18 years later, enter Sun and his colleagues, who modified the Dolly method such that it can now create a theoretically limitless number of clones. This new method is somatic cell nuclear transfer and involves the removal of a nucleus from a donor cell, which is then replaced with one taken from another individual. An electric current tricks the cell into believing it has been fertilised, beginning the development into an early embryo. The embryo will grow into an identical clone of the individual from whom the donor nucleus was taken, after implanting into a surrogate uterus.
Although this technique has been attempted before in monkeys, no attempts progressed further than the early embryonic stage (also known as a blastocyst). Sun achieved success by introducing two new ingredients to a mix of growth factors and nutrients needed for embryo growth. The addition of messenger RNA and trichostatin A awakened approximately 2000 genes vital for embryonic development.

The embryo will grow into an identical clone of the individual from whom the donor nucleus was taken

Sun’s team also discovered that cloning macaques was easier when foetal cells were used, as opposed to adult macaque cells. Zhong Zhong and Hua Hua were both created using cells extracted from an aborted female foetus. Here, the word ‘easier’ is used very lightly, as Zhong Zhong and Hua Hua were the only live births from six pregnancies, despite 79 embryos being implanted in 21 surrogates. However small it may seem, this is an improvement, given that Dolly was the only live birth from 277 implanted embryos.

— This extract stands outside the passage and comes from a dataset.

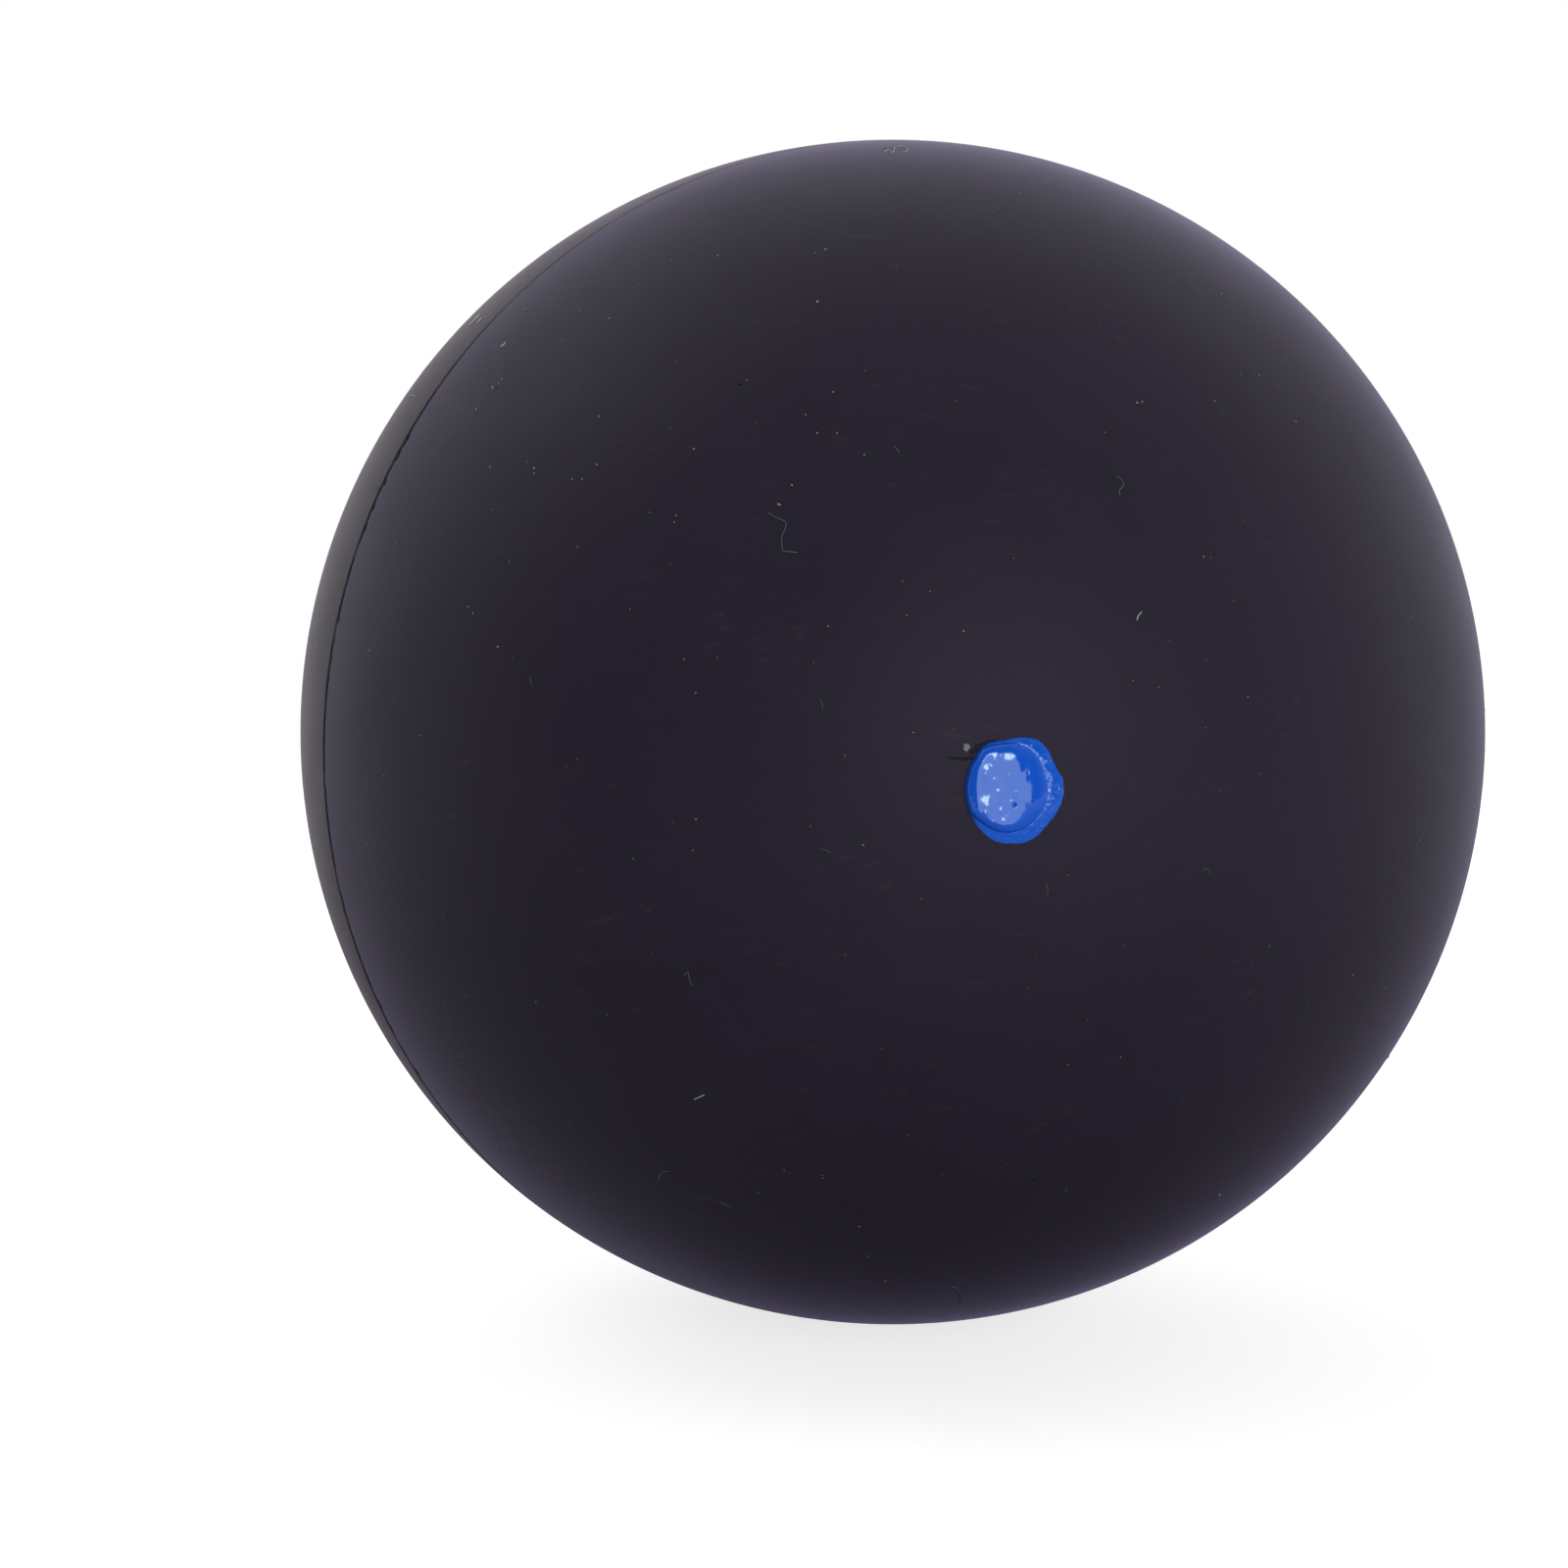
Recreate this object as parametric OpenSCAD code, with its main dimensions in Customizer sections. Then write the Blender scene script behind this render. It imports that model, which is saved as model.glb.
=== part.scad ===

“For many cell types, reprogramming is more difficult for adult cells than for foetal cells,” explains Robert Lanza, chief scientist at the Astellas Institute for Regenerative Medicine in Massachusetts. Lanza led the team which cloned human adult skin cells for the first time ever in 2014. This hurdle may put to rest growing fears of human cloning becoming a reality soon. “It could be a step towards human cloning, but why would it?” asks Peter Andrews from the University of Sheffield, when discussing whether the team from China opened an ethical can of worms.
However, the Chinese team declared that its primary focus is to use the cloned monkeys as a method with which they can create better animal models of disease. These improved models could accelerate medical therapies, particularly for complex diseases which prove hard to mimic, including that of Parkinson’s and Alzheimer’s in mice.

These improved models could accelerate medical therapies

All current therapies which treat Alzheimer’s-like symptoms in mice fail to do some in humans. It is argued that this is the case as the mouse model is too genetically different to the human disease. Using a better model of Alzheimer’s in cloned monkeys by knocking out genes which play a similar role in both humans and monkeys could be the solution for this. One such gene has been identified – one that triggers the production of beta-amyloid plaque in the brain – a characteristic of Alzheimer’s.

Despite its controversies, this technical milestone has the potential to help develop our understanding and treatment methods of many complex diseases. Scientists argue that monkeys are so closely related to us and have advanced minds and complex social networks, and thus will tell us much more about human diseases than mice ever could. But is this all too close to home?